▶ _DO THIS_: Locate every line in the records below that holds the word "before" and return each one.

BEGIN SUPPLIED DATA

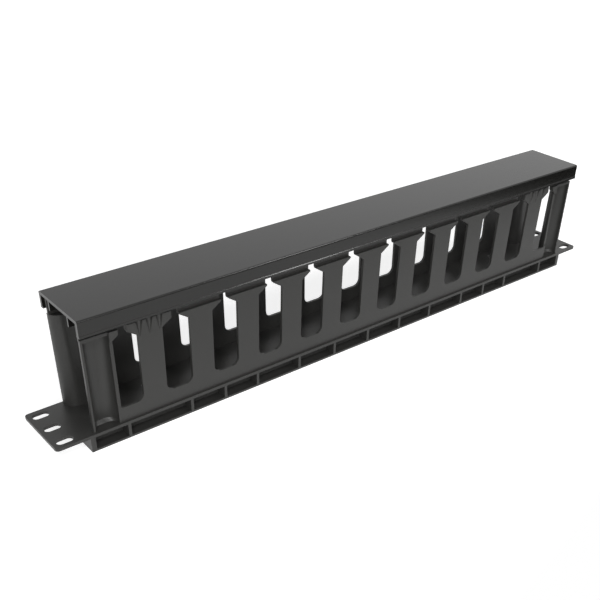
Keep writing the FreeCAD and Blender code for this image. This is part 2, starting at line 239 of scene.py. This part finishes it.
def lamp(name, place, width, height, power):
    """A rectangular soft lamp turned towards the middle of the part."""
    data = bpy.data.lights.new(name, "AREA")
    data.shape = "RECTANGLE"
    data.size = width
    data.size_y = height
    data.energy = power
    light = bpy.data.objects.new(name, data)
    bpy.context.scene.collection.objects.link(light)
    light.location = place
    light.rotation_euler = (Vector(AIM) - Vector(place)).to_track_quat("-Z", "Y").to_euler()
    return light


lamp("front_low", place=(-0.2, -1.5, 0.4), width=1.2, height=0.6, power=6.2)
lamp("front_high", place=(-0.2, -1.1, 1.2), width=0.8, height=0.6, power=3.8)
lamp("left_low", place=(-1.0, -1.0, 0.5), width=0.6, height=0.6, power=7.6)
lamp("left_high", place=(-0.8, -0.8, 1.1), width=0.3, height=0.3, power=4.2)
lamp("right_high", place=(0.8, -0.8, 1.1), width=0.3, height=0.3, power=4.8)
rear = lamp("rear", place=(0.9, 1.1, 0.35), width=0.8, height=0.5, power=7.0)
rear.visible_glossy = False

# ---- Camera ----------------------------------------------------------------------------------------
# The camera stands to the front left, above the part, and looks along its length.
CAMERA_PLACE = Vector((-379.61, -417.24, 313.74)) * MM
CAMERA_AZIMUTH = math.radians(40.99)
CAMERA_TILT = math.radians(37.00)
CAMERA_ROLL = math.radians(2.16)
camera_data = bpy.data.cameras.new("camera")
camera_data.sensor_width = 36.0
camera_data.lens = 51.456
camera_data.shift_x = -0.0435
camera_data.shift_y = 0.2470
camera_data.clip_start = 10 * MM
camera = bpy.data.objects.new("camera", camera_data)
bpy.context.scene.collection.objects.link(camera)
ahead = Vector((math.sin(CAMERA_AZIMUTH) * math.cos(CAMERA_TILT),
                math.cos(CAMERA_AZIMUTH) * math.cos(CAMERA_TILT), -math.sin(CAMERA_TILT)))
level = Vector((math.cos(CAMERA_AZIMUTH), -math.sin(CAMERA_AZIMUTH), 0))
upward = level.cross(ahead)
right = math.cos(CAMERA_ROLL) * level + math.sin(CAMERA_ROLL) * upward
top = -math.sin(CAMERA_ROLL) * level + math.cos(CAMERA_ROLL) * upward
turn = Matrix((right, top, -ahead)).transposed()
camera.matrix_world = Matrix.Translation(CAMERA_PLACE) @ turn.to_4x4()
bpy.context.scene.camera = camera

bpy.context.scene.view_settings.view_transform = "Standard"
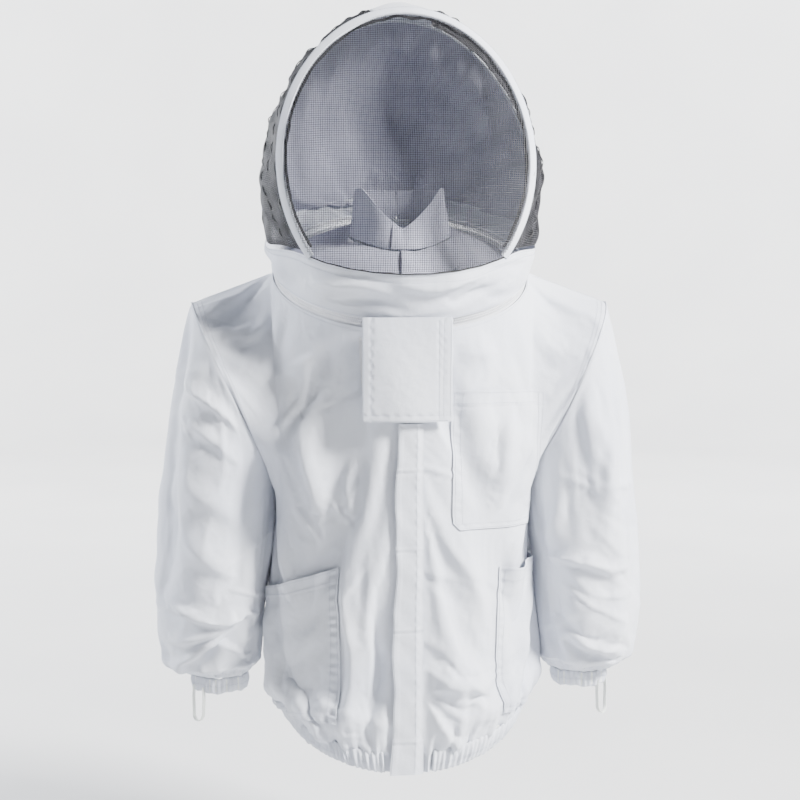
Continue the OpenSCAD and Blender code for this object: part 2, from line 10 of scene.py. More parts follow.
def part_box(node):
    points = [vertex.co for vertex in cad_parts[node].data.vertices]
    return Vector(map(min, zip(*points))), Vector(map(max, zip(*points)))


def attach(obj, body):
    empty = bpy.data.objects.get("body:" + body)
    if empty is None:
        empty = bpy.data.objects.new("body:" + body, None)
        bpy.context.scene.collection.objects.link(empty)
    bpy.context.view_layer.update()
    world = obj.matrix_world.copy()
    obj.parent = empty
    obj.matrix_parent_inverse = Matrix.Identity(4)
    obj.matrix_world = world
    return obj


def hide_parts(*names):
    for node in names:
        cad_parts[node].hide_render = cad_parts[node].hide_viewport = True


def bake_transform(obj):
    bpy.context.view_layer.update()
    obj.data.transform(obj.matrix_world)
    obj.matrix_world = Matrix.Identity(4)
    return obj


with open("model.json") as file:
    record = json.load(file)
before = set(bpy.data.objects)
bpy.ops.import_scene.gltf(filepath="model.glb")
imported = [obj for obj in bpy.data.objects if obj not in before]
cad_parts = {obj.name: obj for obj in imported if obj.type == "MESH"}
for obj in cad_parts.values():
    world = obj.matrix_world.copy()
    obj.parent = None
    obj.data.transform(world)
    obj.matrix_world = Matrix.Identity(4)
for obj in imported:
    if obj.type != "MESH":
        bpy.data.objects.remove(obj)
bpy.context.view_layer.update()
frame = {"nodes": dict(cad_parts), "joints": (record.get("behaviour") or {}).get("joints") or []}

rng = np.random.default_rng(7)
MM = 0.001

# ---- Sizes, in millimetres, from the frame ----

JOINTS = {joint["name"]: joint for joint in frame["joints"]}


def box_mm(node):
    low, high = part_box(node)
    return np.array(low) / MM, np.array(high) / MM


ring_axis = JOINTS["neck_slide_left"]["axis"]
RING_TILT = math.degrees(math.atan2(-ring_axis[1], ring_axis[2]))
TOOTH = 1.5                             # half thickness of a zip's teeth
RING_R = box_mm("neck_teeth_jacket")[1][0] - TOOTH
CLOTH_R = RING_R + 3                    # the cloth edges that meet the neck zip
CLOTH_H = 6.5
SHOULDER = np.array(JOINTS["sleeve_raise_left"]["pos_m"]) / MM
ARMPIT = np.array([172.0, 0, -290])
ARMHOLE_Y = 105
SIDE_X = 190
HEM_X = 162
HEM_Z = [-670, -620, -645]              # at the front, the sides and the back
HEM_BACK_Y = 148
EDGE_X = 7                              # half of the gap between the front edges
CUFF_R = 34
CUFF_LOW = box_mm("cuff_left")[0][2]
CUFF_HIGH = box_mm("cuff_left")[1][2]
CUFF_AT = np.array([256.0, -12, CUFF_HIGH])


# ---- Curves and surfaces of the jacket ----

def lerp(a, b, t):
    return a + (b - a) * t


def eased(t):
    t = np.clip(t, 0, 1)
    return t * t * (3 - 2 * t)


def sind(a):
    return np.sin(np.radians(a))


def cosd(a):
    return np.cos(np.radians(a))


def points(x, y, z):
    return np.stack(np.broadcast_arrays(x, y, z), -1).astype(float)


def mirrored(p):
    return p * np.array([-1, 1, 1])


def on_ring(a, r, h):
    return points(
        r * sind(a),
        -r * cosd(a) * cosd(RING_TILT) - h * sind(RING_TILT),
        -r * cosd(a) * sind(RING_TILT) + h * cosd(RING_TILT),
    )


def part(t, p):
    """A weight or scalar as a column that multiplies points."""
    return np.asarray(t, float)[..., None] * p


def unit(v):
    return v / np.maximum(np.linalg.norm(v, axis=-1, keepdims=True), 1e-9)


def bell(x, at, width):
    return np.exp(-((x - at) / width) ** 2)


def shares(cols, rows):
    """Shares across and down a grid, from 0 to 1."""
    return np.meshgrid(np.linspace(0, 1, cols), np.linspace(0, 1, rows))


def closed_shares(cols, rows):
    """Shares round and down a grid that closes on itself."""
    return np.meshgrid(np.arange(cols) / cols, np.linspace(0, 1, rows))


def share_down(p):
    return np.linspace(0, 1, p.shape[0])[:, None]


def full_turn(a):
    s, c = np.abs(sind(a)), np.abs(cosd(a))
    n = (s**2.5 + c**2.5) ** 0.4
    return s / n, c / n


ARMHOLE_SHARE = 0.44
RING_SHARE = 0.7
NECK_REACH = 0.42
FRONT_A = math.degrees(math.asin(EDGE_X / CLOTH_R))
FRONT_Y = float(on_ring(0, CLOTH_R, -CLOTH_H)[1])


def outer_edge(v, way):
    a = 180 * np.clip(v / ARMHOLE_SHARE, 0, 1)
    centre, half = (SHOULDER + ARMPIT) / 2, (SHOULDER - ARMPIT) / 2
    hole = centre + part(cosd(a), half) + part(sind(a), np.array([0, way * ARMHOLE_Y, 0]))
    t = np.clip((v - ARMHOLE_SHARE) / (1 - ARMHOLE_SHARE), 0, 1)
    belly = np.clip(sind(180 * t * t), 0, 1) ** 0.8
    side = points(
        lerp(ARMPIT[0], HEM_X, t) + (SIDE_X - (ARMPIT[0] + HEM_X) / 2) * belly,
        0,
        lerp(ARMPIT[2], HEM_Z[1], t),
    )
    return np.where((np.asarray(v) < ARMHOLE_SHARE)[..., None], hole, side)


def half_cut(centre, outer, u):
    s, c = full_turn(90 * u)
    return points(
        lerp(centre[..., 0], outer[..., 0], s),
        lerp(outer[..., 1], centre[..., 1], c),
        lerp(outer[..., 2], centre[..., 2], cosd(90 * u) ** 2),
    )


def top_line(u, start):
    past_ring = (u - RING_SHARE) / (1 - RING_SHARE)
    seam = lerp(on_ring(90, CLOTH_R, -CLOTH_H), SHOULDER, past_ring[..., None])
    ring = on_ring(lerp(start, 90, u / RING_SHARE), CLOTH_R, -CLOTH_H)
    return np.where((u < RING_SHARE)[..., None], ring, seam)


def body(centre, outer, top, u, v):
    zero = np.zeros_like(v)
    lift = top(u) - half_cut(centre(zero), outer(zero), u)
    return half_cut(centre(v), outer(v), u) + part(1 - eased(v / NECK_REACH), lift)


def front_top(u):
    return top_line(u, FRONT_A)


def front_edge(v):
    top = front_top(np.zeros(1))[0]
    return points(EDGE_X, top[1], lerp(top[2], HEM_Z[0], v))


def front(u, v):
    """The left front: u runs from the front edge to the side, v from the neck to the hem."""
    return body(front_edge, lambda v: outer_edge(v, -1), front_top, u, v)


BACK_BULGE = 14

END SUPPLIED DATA

▶ _ANSWER FOR THIS EXERCISE_:
before = set(bpy.data.objects)
imported = [obj for obj in bpy.data.objects if obj not in before]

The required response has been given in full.